# FAT (16) to FAT32 file converter



## Dan Strassberg (Jul 8, 2001)

My laptop PC at work (a Compaq Armada 1592DMT with a 3.1-Gbyte hard drive, which contains a 2-Gbyte primary partition, C:, a 1-Gbyte extended partition, D:, and 23 Mbytes of free space) still has Windows 95 on it. It's Windows 95 4.00.950 B, which I think means that the OS is what is commonly called Windows 95B. If so, my understanding is that the hard disk _could_ have been formatted with FAT32, but it was not. Back when we got these PCs (my guess is in the summer of 1998--maybe earlier), our IT department refused to support any file system other than FAT (also known as FAT16). Now, IT is converting these machines to Windows 98SE, but they claim that they can't convert mine because the drive does not have enough free space. (I have about 220 Mbytes free on C: and 134 Mbytes free on D:.) One way I can pick up some free space (though perhaps not enough) is to convert from FAT16 to FAT32. (A utility I downloaded tells me that if I were using FAT 32, I would have about 480 Mbytes free on C: and 250 Mbytes free on D:.) I know that Microsoft provides a FAT(16) to FAT32 conversion utility, the Windows version of which is called Drive Converter and the DOS version of which is called CVT32.exe. I have searched in vain for these. Can somebody please tell me where I can download one or both?

I know about PartitionMagic; I have licensed copies of V3.0 and 4, and I guess I could use it to change the file system, although I might have to upgrade to the current version (7.0). But I called PowerQuest and, in a quite unexpected and at least seemingly magnanimous gesture, the technician recommended Drive Converter. The problem is that the utility isn't on my system and I don't know where to find it.


----------



## rugrat (Dec 17, 2001)

Dan,

There were 2 versions of 95b, one did and one did not support fat32.
Go here for more info,
http://support.microsoft.com/default.aspx?scid=kb;EN-US;q258662

If you do have the correct version, do you have the install disk?

SeeYa


----------



## rugrat (Dec 17, 2001)

Dan,

Did a little more research, it would not matter if you did have the install disk as the fat converter tool only shipped with win 98 or higher. If your IT dept. would load 98se for you, you could then go into tools and convert the drive to fat32.

SeeYa


----------



## Dan Strassberg (Jul 8, 2001)

I checked the application note for which you provided a link and indeed, the version of Windows 95 on my machine DOES support FAT32. That's the good news. The bad news is that the table in the application note lists as n/a download of FAT32 support for either of the Windows 95 versions that support FAT32.

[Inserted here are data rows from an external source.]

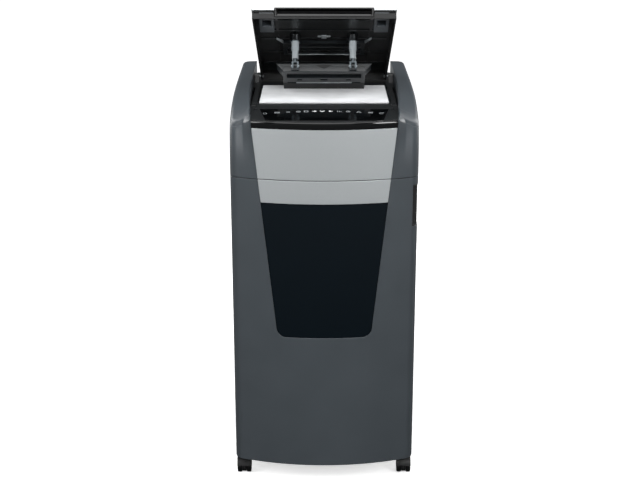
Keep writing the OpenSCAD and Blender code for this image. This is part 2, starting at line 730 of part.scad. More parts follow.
// Pins with a foot plate that fixes them inside the door's corner, above and below.
module door_hinge_pins() {
    color(steel) for (top = [0, 1]) {
        z0 = top ? door_top - 4 : base_z + 4;
        z1 = top ? head_z + 4 : pan_bottom;
        rod_z(door_pin_x, door_pin_y, door_pin_d / 2, min(z0, z1), max(z0, z1));
        translate([0, 0, top ? z0 - 3 : z0]) linear_extrude(3) intersection() {
            polygon(plan(wall + 0.05));
            translate([door_pin_x - 5, door_pin_y - 22]) square([8.4, 26]);
        }
    }
}
module door_grip() {
    color(rubber) difference() {
        intersection() {
            plan_block(0.6, grip_z0 + 0.3, grip_z1 - 0.3);
            box([half_w - grip_w - 3, corner_y - corner_r + 8, 0], [far, door_edge_y, far]);
        }
        box([half_w - grip_w + 0.5, -far, grip_z0 + 3.3], [far, door_edge_y - 3, grip_z1 - 3.3]);
        intersection() {
            box([-far, -far, 0], [half_w - grip_w, far, far]);
            difference() { plan_block(-1, 0, far); plan_block(wall + 0.3, 0, far); }
        }
    }
}

// ---- Waste bin ----
module waste_bin() {
    color("#4a4f52") difference() {
        box([-bin_half, bin_front, bin_z], [bin_half, bin_back, bin_z + bin_h]);
        box([-bin_half + bin_wall, bin_front + bin_wall, bin_z + bin_wall],
            [bin_half - bin_wall, bin_back - bin_wall, far]);
    }
}
module bin_handle() {
    z = bin_z + bin_h - 60;
    color(rubber) difference() {
        box([-60, bin_front - 16, z], [60, bin_front, z + 14]);
        box([-52, bin_front - 12, z - 1], [52, bin_front + 1, z + 15]);
    }
}

// ---- Lid, drawn closed about its hinge axis, then swung open ----
function lid_half(l) = lid_half_back + (lid_half_front - lid_half_back) * l / lid_len;
module lid_outline(grow, front) {
    polygon([[-lid_half(0) - grow, lid_rear_r + grow], [lid_half(0) + grow, lid_rear_r + grow],
        [lid_half(lid_len) + grow, -front - grow], [-lid_half(lid_len) - grow, -front - grow]]);
}
module lid_slab(grow, front, z0, z1) { translate([0, 0, z0]) linear_extrude(z1 - z0) lid_outline(grow, front); }
lid_grip_half = 113;
module lid_side_profile() {
    union() {
        translate([0, 0]) circle(r = lid_rear_r);
        polygon([[0, -lid_rear_r], [lid_rear_r, 0], [lid_rear_r, lid_top + 1], [-far, lid_top + 1],
            [-far, lid_bottom - 3], [-4, lid_bottom - 3]]);
    }
}
module lid_shell() {
    color(dark_grey) in_lid() intersection() {
        difference() {
            union() {
                lid_slab(0, lid_len, lid_bottom, 7);
                lid_slab(-3, lid_len, 6, 14);
            }
            translate([0, -2.5, 0]) lid_slab(-wall, lid_len - 2.5, lid_bottom - 5, lid_ceiling);
            box([-lid_grip_half - 0.3, -far, -3], [lid_grip_half + 0.3, -lid_len + 16.3, 20]);
            rod_x(0, 0, lid_pin_d / 2, -far, far);
        }
        along_x(-far, far) lid_side_profile();
    }
}
module lid_top_plate() {
    color(silver) in_lid() difference() {
        lid_slab(1.6, lid_len, 14, lid_top);
        lid_slab(-2, lid_len, 13, 18);
        box([-lid_grip_half - 0.3, -far, 0], [lid_grip_half + 0.3, -lid_len + 16.3, 40]);
        box([-far, lid_rear_r - 4, 0], [far, far, 40]);
    }
}
// Gloss finger recess in the middle of the lid's front edge.
module lid_grip() {
    color(gloss_black) in_lid() difference() {
        box([-lid_grip_half, -lid_len - 1, -2.7], [lid_grip_half, -lid_len + 16, lid_top - 0.6]);
        box([-lid_grip_half + 5, -far, 1], [lid_grip_half - 5, -lid_len + 12, lid_top - 5]);
    }
}
module lid_corner_blocks() {
    color(charcoal) in_lid() both_sides() difference() {
        box([115, -lid_len + 4, -6], [148, -lid_len + 70, lid_ceiling]);
        box([121, -lid_len + 10, -7], [142, -lid_len + 40, lid_ceiling - 3]);
    }
}
module lid_hinge_pins() {
    color(steel) in_lid() both_sides()
        rod_x(0, 0, lid_pin_d / 2, lid_half(0) - 3 - 3, foot_back - 4);
}
socket_r = sleeve_d / 2 + 3.5;
sleeve_len = 25;
sleeve_wall = 1.2;
upper_r = sleeve_d / 2;
lower_r = upper_r - sleeve_wall - 0.1;
rod_r = lower_r - sleeve_wall - 0.1;
socket_bottom = plate_bottom + plate_travel + 28;
upper_z = socket_bottom - 21;
lower_z = upper_z - 22;
clevis_z = plate_bottom + 8;
module at_struts() { in_lid() both_sides() translate([strut_x, -strut_l, 0]) children(); }
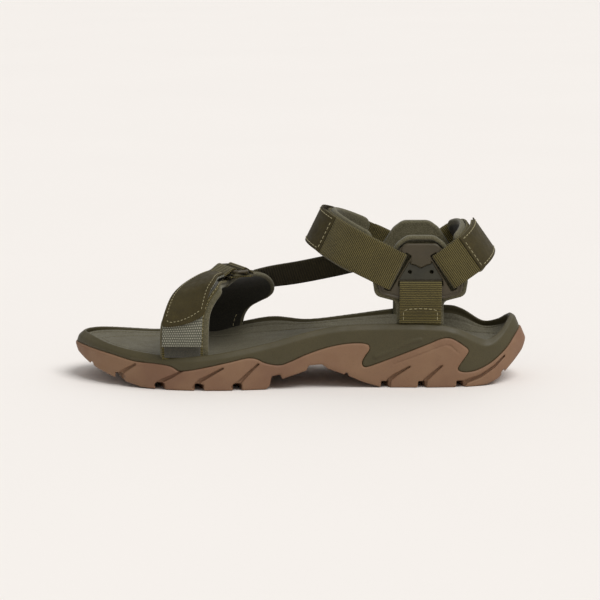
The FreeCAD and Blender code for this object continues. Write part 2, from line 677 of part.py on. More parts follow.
for made in doc.Objects:
    if "Invalid" in made.State or "Error" in made.State:
        raise RuntimeError(f"{made.Name} failed: {made.State}")
for made in PARTS:
    shape = made.Shape
    if shape.isNull() or not shape.isValid() or not shape.Solids:
        raise RuntimeError(f"{made.Label} has no valid solid")
    shape.exportStep(f"parts/{made.Label}.step")
    box = shape.BoundBox
    print(f"{made.Label:24s} {shape.Volume / 1000:8.2f} cm3  solids {len(shape.Solids)}"
          f"  x {box.XMin:7.1f} {box.XMax:7.1f}  y {box.YMin:6.1f} {box.YMax:6.1f}"
          f"  z {box.ZMin:6.1f} {box.ZMax:6.1f}")
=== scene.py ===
import math

import bmesh
import bpy
import numpy as np
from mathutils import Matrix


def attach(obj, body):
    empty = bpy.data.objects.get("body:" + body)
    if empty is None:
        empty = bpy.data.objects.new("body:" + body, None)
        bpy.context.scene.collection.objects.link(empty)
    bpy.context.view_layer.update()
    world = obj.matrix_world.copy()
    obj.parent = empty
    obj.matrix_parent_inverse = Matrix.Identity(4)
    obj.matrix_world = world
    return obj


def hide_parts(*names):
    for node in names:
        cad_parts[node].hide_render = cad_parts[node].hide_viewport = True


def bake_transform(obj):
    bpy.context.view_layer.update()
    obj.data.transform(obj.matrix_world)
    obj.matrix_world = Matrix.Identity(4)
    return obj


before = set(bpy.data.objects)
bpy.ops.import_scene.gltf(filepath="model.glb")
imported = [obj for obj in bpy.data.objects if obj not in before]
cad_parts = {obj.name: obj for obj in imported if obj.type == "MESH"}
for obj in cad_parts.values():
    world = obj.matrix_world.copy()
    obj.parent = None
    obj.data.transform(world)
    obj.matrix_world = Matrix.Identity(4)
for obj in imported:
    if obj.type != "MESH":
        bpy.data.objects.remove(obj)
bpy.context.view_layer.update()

import openvdb
from mathutils import Matrix, Vector

# Shapes are worked out in millimetres in the row's frame and turned into metres when a mesh is made:
# toe towards -X, heel towards +X, lateral side towards -Y, +Z up.
MM = 0.001
UP = np.array([0.0, 0.0, 1.0])


# ================================================================ geometry helpers
def smooth(points, per=8, closed=False):
    """Points on a Catmull-Rom curve through the given ones, any number of columns."""
    p = np.asarray(points, float)
    if closed:
        p = np.vstack([p[-1:], p, p[:2]])
    else:
        p = np.vstack([2 * p[0] - p[1], p, 2 * p[-1] - p[-2]])
    made = []
    for a, b, c, d in zip(p[:-3], p[1:-2], p[2:-1], p[3:]):
        for t in np.arange(per) / per:
            made.append(0.5 * (2 * b + (c - a) * t + (2 * a - 5 * b + 4 * c - d) * t**2
                               + (3 * b - a - 3 * c + d) * t**3))
    if not closed:
        made.append(p[-2])
    return np.array(made)


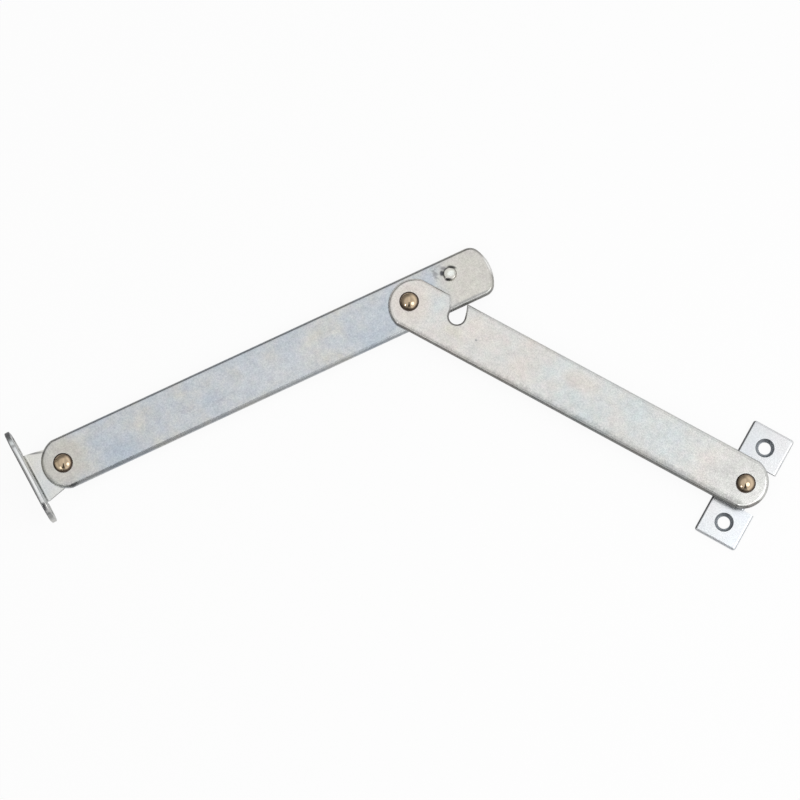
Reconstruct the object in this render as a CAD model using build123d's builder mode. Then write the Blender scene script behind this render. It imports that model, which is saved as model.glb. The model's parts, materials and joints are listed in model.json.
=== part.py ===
from build123d import *
from math import asin, degrees, sqrt
import os

# Folding lid stay for a box lid. Millimetres, +Z up.
# The origin is on the side rivet's axis, in the plane that the side plate is screwed against.
# The side plate's long axis lies along Y, and the side arm runs towards -X to the knee.

# Steel strip
strip_thickness = 1.6
strip_width = 16.3
face_edge_round = 1.2
back_edge_round = 0.25
pivot_spacing = 118.0
layer_gap = 0.05

# How far each arm runs past its rivets, and how much flatter than a half circle its ends are
side_end_reach = 7.0
side_knee_reach = 6.3
lid_end_reach = 6.8
lid_knee_reach = 27.8
end_flattening = 0.3
free_end_flattening = 5.0
end_corner_radius = 2.0
free_end_corner_radius = 3.8

# How the stay lies: the side arm's swing on its plate, the bend at the knee, the bracket's turn
side_arm_swing = 0.5
knee_bend = 54.0
bracket_turn = 3.5

# Rivets
shank_diameter = 3.5
shank_clearance = 0.05
head_diameter = 6.1
head_height = 1.9
head_rim = 0.3
tail_diameter = 5.5
tail_height = 0.8
tail_round = 0.5

# Stop stud, half sheared out of the lid arm, and the notch that it seats in
stop_radius = 15.5
stud_diameter = 4.4
stud_height = 1.1
stud_round = 0.75
dimple_diameter = 4.2
dimple_depth = 0.9
notch_clearance = 0.3
notch_bottom_angle = 11.3
notch_run_out = 4.0
notch_edge_break = 0.5
notch_break_angle = 45
stop_gap = 0.02

# Screw holes, the same in the side plate and the flange
screw_hole_diameter = 3.9
countersink_diameter = 5.9
countersink_angle = 90.0

# Side plate
plate_length = 39.0
plate_width = 14.0
plate_hole_spacing = 26.4
plate_corner_radius = 0.9
plate_edge_round = 0.7
plate_neck_width = 7.2
shoulder_reach = 7.1
shoulder_round = 0.8
raised_length = 7.6
joggle_run = 2.0
joggle_radius = 1.0

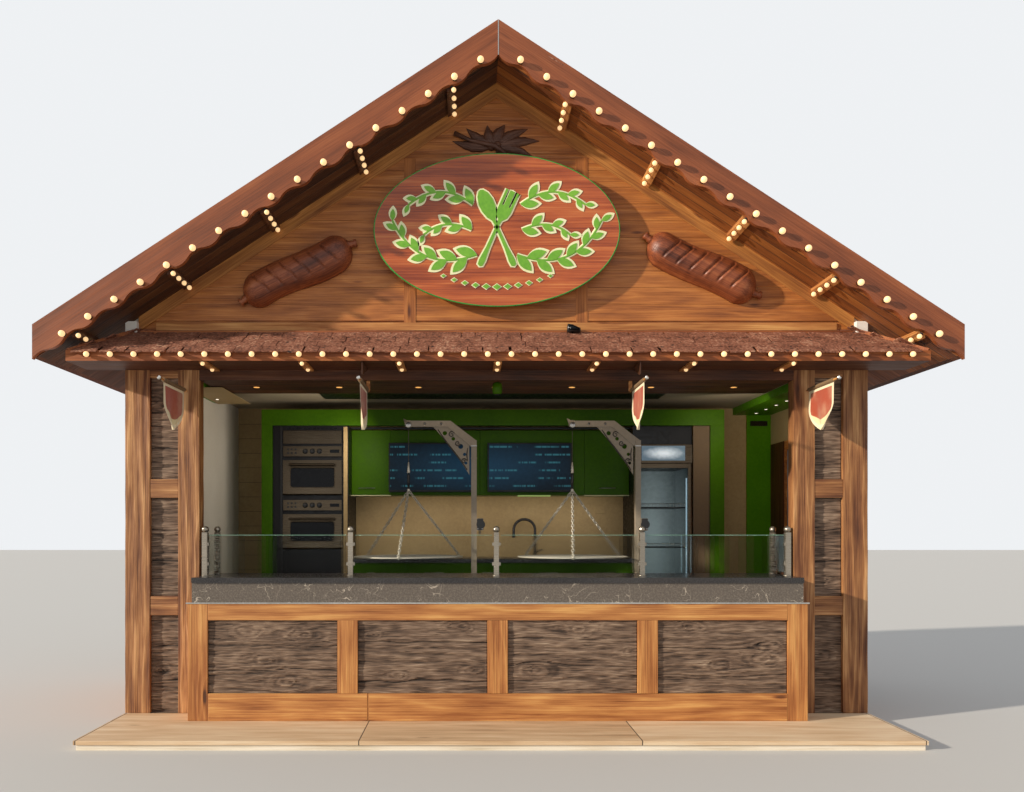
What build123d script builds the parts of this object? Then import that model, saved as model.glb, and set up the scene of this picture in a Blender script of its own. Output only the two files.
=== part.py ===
"""Wooden market hut with a serving counter, in millimetres.

Ground is Z = 0, +Y runs into the hut and +X is to the right of someone at the counter.
"""
import os
from math import cos, radians, sin, tan

from build123d import *

os.makedirs("parts", exist_ok=True)

# The hut's body
hut_width = 6000
body_depth = 2130
platform_depth = 925
platform_height = 70
post_top = 2900
wall = 60
rear_overhang = 200

# Front flanks, from the outside inwards
outer_post = 200
flank_panel = 228
inner_post = 172
post_thickness = 120
flank_rail_thickness = 70
panel_thickness = 25
panel_recess = 40
rail_bottoms = (860, 1810, 2780)
rail_heights = (155, 150, 120)

# Roof
roof_pitch = 33.2
roof_side_overhang = 495
barge_width = 220
barge_thickness = 40
barge_overhang = 450
barge_joint = 2
wave_pitch = 275
wave_rise = 17
roof_cover = 70
rafter_height = 120
rafter_width = 70
rafter_count = 4
soffit_board = 20
eave_board = 30
eave_beam_inset = 50
gable_set_back = 20
gable_wall = 60
eave_beam_rise = 175
eave_beam_height = 121.8
rake_trim = 100
batten_width = 95
batten_places = (-700, 690)
base_board = 70

# Canopy roof over the opening
canopy_side_reach = 300
canopy_overhang = 390
canopy_rise = 255
canopy_fall = 235
canopy_shell = 45
canopy_board = 25
fascia_height = 80
canopy_ceiling = 15

# Head of the opening and ceiling
lintel_height = 140
lintel_thickness = 120
soffit_box_depth = 690
ceiling_drop = 80
ceiling_board = 20
side_box_height = 70
right_box_inner = 2540
left_box_inner = 2440
left_box_end = 1200
lining_face = 2630
lining_board = 40

# Platform and floor
deck_board = 30
bearer_width = 45
bearer_set_in = 15
bearer_count = 7
floor_set_in = 25

# Counter
counter_overhang = 294
counter_frame_top = 980
frame_thickness = 45
top_rail = 130
bottom_rail = 213
end_stile = 155
mid_stile = 158
panel_count = 4
counter_panel = 20
counter_panel_recess = 22
stone_height = 200
stone_thickness = 30
stone_set_back = 10
stone_inset = 30
slab_thickness = 40
slab_lip = 15
slab_inner_edge = 430
counter_back_panel = 20
counter_back_inset = 20

# Glass guard on the counter
guard_post = 40
guard_post_height = 350
guard_ball = 54
guard_ball_sink = 3
guard_glass = 8
guard_glass_top = 330
guard_glass_foot = 25
guard_bays = 4
guard_depth = 20
guard_return = 350
clamp_size = 26
clamp_reach = 14
clamp_heights = (95, 255)

# Pennants
rod_diameter = 16
rod_length = 600
rod_ball = 30
rod_drop = 85
pennant_places = (-2510, -1040, 1090, 2510)
pennant_drop = 340
pennant_length = 470
pennant_start = 90
pennant_thickness = 3
pennant_side = 210
pennant_bulge = (141, 75)
strap_width = 30
strap_thickness = 6
strap_depth = 45

# Sign and carvings on the gable
sign_half_width = 980
sign_half_height = 610
sign_rise = 781
sign_thickness = 30
sign_stand_off = 80
stud_diameter = 40
stud_places = (-560, 560)
sausage_core = 660
sausage_radius = 146
sausage_bend = 20
sausage_places = ((-1603, 477, 27.5), (1652, 509, -27.5))
tie_radius = 28
tie_length = 40
sprig_place = (-10, 704)
leaf_turns = (8, 32, 95, 150, 172)
leaf_lengths = (350, 300, 230, 280, 340)
leaf_width = 85
sprig_boss = 55
leaf_thickness = 30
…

Of course, when we got the machines, IT, in its infinite wisdom, refused to provide Windows 95 installation CDs. The theory was that if users had the CDs, they would only make more work for IT. I doubt whether there is anyone left in IT who was there in '98, so if there is a CD around, I'd be surprised if anyone knew of its whereabouts. That leads me back to my original question. Do you know where I can download either or both of the drive-conversion utilities?


----------



## rugrat (Dec 17, 2001)

The following is from partition magics web site. Since you have 3.0 and 4.0 , you should be good to go.

14. Does PartitionMagic support FAT32 partitions?

PartitionMagic 3.0 and later versions support FAT32 partitions, including converting between the current versions of FAT (FAT12 and FAT16) and FAT32. In order to be able to access FAT32 partitions, you must have at least Windows 95B.

The following is the link to their support FAQ page,
http://www.powerquest.com/support/primus/id536.html

SeeYa


----------